TASK DIRECTIONS: The answer should be a single number: how many lines of the entries below hold the word "Blender".

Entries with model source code

* start *

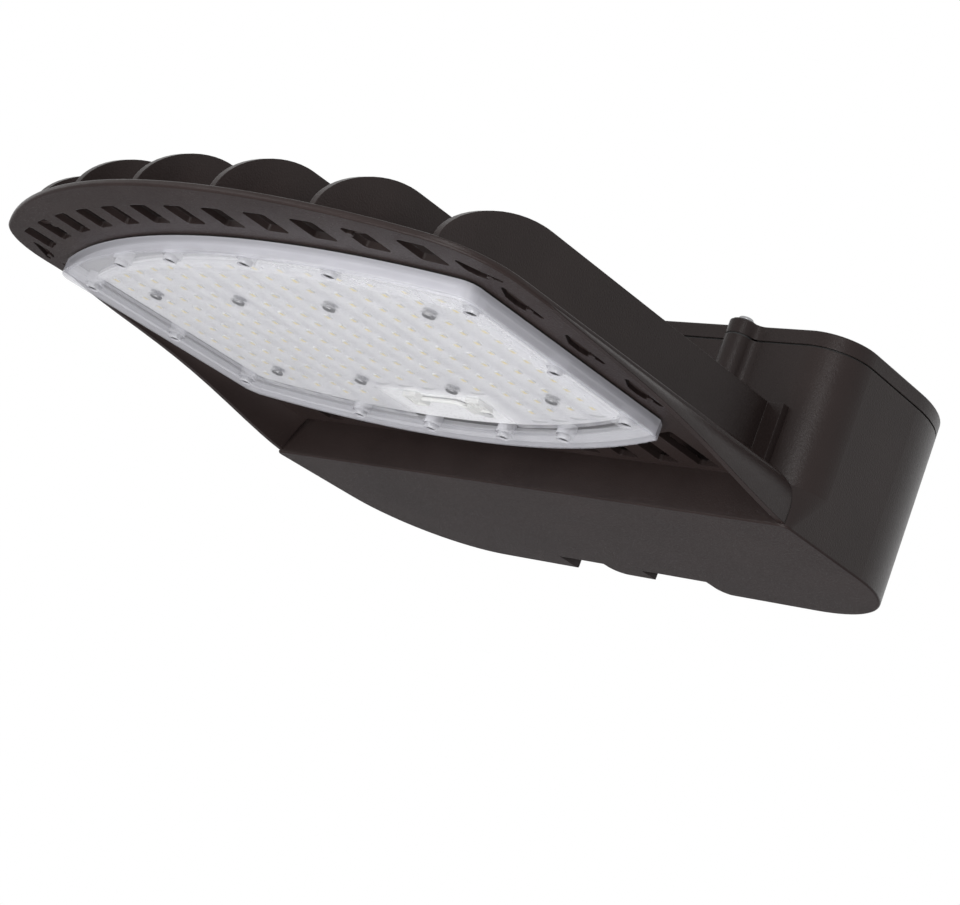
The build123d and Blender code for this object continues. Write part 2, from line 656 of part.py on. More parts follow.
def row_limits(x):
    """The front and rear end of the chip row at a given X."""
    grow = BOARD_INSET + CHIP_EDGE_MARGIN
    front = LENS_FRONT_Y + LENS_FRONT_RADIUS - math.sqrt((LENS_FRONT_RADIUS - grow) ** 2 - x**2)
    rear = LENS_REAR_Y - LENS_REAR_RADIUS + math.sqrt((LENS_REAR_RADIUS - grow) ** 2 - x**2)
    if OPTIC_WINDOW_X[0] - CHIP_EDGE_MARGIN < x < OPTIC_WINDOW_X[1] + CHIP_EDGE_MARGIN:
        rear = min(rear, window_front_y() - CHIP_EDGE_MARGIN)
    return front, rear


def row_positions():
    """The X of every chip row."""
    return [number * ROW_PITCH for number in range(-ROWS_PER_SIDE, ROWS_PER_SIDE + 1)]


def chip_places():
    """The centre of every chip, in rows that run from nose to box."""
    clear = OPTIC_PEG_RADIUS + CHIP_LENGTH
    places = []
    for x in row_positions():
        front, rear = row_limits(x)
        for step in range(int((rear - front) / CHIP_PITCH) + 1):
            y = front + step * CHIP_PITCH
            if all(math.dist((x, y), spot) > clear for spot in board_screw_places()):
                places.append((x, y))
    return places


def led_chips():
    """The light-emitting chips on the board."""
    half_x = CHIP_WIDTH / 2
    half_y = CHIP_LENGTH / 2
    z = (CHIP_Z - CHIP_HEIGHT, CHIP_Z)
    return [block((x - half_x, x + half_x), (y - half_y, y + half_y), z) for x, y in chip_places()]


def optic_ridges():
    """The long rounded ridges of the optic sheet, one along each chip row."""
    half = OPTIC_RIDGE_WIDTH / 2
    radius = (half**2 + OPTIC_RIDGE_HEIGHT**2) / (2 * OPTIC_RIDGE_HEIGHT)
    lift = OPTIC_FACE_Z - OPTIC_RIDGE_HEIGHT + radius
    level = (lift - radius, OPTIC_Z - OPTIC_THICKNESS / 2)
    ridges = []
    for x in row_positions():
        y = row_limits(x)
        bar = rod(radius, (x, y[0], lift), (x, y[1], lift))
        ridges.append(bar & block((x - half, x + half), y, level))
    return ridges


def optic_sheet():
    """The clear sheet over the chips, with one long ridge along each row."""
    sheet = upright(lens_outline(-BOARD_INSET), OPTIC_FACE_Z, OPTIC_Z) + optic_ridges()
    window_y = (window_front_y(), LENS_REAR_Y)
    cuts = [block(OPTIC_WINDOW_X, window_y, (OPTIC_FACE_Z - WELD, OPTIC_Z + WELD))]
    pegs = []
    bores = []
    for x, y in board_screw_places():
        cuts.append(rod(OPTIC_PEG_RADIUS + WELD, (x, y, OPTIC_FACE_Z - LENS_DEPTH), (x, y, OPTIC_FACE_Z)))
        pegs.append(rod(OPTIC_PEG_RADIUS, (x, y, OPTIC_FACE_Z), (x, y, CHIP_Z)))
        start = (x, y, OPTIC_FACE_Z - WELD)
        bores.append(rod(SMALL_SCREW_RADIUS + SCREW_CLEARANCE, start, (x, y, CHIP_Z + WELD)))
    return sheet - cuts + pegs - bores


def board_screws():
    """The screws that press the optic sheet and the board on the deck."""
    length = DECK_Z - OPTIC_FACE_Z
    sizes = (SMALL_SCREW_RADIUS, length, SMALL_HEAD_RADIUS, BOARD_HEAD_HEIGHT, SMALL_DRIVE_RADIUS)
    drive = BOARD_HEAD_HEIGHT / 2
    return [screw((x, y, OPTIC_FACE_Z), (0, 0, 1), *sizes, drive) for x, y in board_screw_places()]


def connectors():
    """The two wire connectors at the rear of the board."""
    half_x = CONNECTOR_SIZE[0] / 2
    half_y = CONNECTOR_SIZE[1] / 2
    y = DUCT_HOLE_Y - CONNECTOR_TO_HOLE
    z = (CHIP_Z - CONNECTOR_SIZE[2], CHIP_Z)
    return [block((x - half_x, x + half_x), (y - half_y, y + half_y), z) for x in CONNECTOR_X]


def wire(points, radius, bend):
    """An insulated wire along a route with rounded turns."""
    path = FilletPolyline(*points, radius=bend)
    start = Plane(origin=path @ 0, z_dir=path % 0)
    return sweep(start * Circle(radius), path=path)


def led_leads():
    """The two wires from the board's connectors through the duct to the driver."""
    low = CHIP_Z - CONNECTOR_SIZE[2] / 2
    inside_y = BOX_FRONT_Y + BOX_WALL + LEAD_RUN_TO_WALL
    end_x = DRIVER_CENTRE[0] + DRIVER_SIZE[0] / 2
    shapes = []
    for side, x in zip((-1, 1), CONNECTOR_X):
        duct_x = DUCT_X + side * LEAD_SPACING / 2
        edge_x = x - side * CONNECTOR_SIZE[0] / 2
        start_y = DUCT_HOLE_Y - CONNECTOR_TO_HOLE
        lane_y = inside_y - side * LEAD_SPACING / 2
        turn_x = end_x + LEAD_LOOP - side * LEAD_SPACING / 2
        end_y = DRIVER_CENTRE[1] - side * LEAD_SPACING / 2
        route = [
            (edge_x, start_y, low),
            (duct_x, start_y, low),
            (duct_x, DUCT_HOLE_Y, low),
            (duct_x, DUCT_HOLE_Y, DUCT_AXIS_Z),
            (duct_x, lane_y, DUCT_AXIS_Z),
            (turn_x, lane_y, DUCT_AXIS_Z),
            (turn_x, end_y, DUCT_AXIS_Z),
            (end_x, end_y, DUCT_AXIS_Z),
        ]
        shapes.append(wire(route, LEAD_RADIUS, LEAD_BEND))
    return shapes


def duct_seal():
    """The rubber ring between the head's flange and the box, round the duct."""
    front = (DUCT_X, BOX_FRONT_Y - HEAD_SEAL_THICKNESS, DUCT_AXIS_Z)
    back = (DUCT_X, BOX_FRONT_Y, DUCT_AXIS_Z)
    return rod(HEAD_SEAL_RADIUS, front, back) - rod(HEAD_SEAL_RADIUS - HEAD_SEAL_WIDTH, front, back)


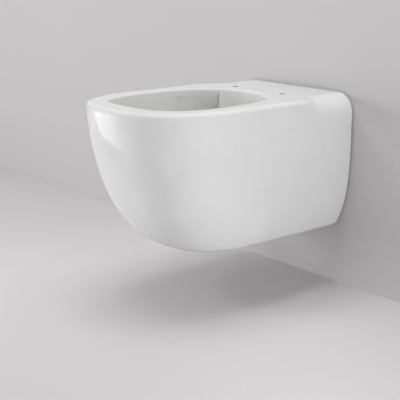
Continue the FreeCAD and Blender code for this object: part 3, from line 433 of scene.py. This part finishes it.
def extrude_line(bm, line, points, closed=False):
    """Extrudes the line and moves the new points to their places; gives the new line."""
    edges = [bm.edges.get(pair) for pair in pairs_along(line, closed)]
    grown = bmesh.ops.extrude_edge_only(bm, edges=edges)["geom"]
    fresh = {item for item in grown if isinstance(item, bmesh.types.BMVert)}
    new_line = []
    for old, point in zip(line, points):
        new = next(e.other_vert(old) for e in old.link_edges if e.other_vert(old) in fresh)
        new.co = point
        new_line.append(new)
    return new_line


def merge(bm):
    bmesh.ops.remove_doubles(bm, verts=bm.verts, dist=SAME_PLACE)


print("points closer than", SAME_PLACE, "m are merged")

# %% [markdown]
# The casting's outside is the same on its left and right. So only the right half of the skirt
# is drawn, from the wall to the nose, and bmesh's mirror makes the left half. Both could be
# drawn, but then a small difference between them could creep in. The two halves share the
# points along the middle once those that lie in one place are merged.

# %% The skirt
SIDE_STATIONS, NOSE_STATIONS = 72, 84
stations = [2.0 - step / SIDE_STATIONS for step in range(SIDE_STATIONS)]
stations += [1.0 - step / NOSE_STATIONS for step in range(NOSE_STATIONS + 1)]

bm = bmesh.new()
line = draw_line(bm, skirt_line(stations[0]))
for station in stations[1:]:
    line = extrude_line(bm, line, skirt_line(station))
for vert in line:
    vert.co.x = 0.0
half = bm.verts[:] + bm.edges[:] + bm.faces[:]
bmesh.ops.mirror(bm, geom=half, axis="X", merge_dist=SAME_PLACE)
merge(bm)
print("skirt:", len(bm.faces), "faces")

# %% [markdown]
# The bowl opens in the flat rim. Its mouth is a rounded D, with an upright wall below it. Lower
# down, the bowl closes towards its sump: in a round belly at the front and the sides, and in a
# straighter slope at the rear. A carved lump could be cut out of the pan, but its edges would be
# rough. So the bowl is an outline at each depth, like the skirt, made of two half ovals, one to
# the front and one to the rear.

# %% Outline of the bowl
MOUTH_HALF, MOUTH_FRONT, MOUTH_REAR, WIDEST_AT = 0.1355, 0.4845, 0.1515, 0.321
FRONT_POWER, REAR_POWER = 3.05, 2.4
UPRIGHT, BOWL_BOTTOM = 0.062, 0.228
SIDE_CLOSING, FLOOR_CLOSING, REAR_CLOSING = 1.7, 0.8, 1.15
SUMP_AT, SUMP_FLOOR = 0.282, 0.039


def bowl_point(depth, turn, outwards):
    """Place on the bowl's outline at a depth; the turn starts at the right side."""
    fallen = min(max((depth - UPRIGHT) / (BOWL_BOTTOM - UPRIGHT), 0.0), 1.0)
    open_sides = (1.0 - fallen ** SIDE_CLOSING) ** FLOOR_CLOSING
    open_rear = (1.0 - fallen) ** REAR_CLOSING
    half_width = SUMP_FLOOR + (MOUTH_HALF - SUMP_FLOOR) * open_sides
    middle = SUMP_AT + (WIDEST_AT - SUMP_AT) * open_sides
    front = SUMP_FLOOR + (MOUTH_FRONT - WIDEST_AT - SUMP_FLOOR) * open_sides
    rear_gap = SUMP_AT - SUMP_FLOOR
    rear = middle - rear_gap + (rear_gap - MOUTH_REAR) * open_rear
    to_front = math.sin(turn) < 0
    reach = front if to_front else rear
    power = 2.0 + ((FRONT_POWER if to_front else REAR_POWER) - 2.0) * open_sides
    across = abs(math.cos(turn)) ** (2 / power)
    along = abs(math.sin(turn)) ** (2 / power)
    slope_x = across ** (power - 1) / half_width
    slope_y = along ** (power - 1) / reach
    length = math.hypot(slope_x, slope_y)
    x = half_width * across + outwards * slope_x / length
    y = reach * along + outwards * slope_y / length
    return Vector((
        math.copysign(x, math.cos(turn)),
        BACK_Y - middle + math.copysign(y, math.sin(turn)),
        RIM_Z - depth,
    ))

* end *
* start *

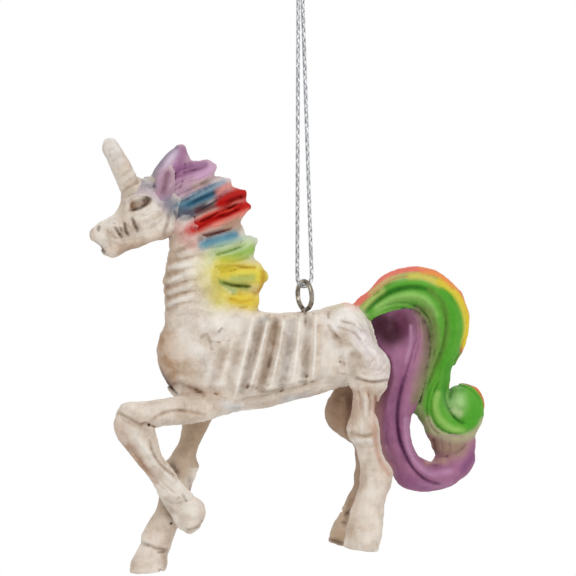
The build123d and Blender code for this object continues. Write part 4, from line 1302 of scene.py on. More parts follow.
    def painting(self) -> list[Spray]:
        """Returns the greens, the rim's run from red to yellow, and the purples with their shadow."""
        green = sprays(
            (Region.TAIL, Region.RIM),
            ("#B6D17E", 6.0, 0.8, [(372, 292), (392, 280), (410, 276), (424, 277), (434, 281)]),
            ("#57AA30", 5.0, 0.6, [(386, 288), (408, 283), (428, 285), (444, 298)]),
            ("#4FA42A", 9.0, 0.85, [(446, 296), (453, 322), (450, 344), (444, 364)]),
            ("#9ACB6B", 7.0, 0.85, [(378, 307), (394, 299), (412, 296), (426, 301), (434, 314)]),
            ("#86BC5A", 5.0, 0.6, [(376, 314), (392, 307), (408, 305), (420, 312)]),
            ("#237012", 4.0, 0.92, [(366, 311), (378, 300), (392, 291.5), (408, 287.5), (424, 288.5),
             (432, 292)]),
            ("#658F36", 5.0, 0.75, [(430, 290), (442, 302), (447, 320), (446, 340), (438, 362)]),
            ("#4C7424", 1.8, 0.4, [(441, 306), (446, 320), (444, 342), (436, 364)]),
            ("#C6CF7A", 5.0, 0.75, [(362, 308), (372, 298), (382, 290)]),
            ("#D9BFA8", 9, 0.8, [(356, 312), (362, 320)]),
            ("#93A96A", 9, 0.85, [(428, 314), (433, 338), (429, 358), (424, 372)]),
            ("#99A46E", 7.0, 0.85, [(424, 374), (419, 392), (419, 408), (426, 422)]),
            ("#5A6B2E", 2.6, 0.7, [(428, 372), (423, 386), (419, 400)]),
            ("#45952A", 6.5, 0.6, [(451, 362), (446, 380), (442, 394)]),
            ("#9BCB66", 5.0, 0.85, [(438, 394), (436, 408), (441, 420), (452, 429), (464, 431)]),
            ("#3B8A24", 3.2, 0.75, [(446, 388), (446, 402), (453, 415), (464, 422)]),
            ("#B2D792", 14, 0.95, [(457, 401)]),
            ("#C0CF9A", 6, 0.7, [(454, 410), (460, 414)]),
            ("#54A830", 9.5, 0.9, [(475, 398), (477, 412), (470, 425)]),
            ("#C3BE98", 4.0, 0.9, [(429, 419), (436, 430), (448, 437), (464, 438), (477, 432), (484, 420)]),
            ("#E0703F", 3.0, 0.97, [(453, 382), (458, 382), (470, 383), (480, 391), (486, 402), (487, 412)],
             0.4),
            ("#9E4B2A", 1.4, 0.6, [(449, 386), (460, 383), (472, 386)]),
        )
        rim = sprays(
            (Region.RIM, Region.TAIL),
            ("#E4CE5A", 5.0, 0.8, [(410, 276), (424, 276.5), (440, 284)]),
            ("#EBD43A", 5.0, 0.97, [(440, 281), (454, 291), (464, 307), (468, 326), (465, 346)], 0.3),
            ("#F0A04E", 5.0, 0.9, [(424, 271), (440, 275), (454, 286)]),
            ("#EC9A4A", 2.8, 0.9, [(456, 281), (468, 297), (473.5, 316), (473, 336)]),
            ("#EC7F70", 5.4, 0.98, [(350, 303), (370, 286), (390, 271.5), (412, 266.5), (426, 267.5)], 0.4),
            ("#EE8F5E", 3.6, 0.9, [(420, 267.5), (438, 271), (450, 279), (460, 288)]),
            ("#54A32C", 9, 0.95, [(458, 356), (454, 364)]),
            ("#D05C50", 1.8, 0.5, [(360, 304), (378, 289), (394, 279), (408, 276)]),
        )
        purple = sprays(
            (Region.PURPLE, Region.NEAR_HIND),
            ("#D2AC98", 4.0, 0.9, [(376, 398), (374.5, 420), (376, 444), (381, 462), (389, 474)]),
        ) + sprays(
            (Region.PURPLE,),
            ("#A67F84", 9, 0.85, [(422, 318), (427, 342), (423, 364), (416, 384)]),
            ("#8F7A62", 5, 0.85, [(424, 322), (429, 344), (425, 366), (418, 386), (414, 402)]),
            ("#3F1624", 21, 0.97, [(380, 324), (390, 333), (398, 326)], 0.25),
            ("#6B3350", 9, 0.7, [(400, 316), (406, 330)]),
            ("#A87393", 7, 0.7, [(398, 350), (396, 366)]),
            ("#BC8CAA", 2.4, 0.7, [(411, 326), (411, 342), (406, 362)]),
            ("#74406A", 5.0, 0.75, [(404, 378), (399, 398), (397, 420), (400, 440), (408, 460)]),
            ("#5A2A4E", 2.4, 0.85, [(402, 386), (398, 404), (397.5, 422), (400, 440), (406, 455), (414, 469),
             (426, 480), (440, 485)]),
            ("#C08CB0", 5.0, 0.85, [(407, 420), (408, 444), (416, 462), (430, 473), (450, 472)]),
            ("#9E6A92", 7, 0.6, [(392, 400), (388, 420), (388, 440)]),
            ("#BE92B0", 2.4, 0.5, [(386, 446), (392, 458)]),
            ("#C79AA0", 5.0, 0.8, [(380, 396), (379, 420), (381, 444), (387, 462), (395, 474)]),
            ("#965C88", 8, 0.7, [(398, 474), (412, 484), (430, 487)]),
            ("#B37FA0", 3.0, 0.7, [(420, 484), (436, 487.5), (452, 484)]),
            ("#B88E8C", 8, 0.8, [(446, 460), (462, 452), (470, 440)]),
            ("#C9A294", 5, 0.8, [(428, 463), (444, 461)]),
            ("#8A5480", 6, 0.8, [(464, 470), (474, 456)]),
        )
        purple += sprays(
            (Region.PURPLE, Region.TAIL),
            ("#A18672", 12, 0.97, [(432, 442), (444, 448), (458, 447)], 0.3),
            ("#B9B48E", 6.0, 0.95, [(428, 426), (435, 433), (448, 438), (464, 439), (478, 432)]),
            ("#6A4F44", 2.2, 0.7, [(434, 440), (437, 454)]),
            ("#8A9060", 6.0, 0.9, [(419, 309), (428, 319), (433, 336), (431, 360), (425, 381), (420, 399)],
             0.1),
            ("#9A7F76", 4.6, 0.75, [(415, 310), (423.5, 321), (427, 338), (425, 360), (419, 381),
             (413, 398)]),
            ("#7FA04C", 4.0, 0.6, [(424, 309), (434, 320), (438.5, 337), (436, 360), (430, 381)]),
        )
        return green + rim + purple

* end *
* start *

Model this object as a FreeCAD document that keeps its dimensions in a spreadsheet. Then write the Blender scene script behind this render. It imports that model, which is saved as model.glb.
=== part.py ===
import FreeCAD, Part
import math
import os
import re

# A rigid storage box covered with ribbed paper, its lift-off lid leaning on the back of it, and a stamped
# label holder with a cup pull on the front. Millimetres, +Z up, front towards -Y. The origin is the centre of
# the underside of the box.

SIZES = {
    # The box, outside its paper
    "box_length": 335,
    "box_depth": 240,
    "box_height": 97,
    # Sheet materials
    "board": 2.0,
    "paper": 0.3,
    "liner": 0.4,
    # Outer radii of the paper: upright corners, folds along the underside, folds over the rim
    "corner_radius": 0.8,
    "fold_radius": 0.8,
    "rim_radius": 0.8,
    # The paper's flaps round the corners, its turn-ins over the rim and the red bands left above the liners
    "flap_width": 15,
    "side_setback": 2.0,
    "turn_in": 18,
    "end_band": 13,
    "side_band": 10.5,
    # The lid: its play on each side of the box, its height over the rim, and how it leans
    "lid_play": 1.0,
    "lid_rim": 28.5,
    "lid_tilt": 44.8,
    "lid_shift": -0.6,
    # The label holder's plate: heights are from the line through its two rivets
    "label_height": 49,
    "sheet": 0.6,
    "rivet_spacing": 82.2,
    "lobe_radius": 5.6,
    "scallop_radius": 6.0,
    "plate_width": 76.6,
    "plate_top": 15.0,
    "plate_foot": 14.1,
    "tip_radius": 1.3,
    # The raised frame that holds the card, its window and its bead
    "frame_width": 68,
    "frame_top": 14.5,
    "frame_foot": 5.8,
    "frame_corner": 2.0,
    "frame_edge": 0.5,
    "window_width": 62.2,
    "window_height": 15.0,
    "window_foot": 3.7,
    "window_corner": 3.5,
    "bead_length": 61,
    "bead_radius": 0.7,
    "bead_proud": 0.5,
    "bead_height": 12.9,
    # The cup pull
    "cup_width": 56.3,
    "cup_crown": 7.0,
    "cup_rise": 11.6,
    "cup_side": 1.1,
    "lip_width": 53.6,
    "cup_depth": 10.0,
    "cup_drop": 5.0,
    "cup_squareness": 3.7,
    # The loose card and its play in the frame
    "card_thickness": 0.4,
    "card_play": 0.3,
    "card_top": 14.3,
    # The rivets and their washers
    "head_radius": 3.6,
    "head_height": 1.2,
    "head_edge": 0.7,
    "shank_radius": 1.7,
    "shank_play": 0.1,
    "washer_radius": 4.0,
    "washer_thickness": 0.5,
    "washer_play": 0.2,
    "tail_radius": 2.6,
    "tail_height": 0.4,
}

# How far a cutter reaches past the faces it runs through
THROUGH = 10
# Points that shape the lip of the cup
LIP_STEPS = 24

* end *

EXERCISE ANSWER: 4